5 December 2024

America Is Cursed by a Foreign Policy of Nostalgia

Nancy Okail and Matthew Duss

U.S. foreign policy is adrift between the old order and one that has yet to be defined. Donald Trump’s victory in the 2016 U.S. presidential election awakened many in Washington to the reality that despite the political elite’s presumption of an unassailable foreign policy consensus, many Americans questioned the assumptions that had guided decades of the U.S. approach to the world—in particular, the idea that an international order backed by American military hegemony was self-evidently worth maintaining, no matter the cost. The 2024 election has confirmed that 2016 was not an anomaly. The old Washington consensus is dead.

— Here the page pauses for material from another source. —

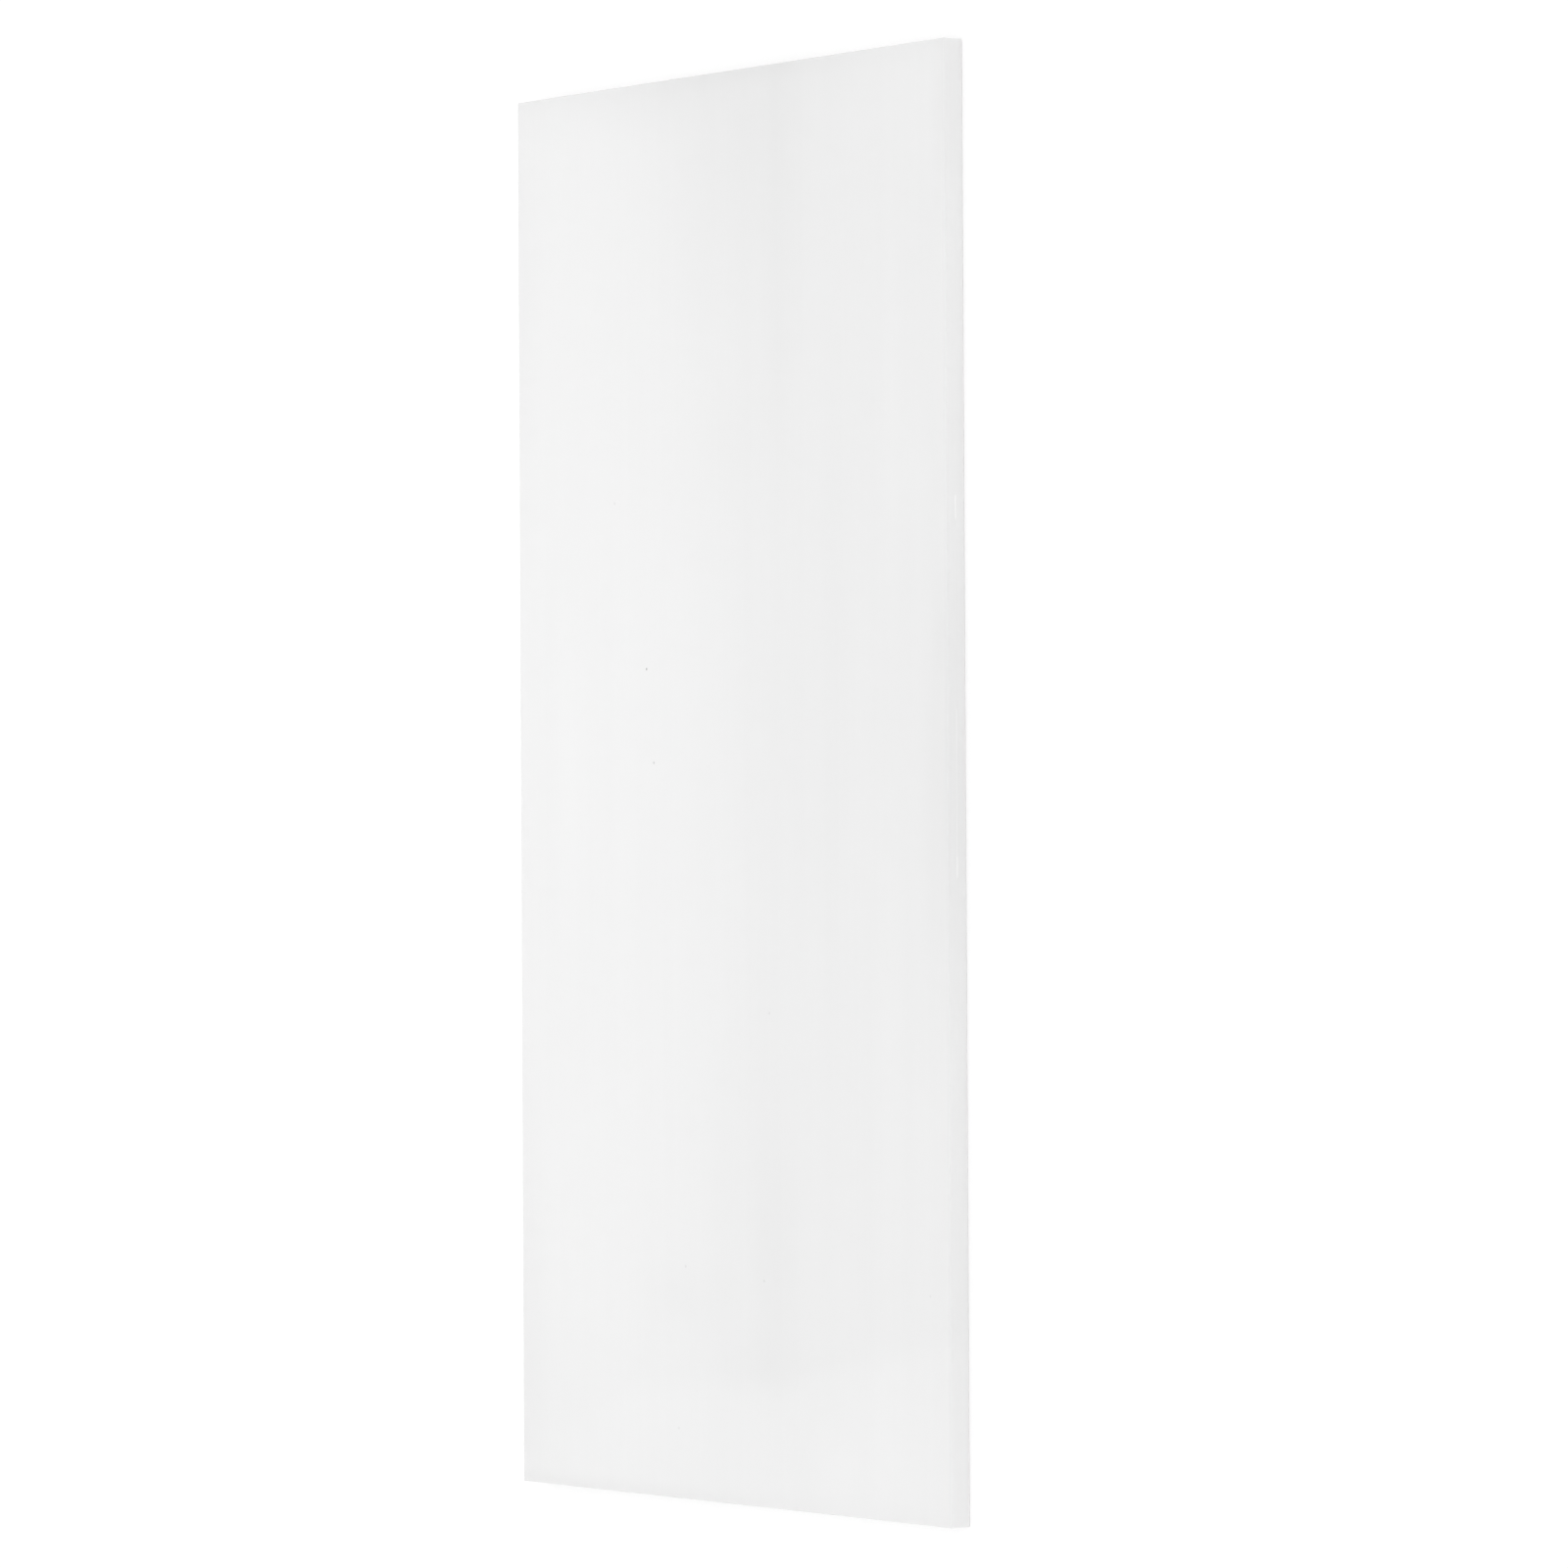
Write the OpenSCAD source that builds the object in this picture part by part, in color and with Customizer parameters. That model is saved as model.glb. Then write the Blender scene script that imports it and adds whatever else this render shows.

But Trump’s “America first” approach is not a viable alternative. Despite often being mislabeled as isolationism, what Trump offers is in fact aggressive unilateralism, or what the political scientist Barry Posen has termed “illiberal hegemony”: a vision of the United States unbound by rules and unashamedly self-interested, no longer getting ripped off by a self-dealing and entrenched Washington political establishment and free-riding international allies and clients. In his speech to the Republican convention, Vice President–elect JD Vance built on this theme, weaving his own personal story of disillusionment with the Iraq war, in which he served, into a broader narrative of elite failure and impunity. Democrats neglected to respond adequately (even bafflingly touting the endorsement of one of the Iraq war’s key architects, former Vice President Dick Cheney), leaving a lane wide open for Trump to present himself, however cynically, as the antiwar candidate.

Americans need an alternative to the choice between “America first” unilateralism or “America is back” nostalgia. Putting a new coat of paint on the old liberal internationalism will not do—neither for Americans nor for most of the world’s countries and peoples, who understandably see U.S. leaders’ appeals to a “rules-based” order as a thin varnish for an order ruled, and often bent or broken, with impunity by the United States and its friends. Progressives and Democrats now have an opportunity—and obligation—to map a better way forward.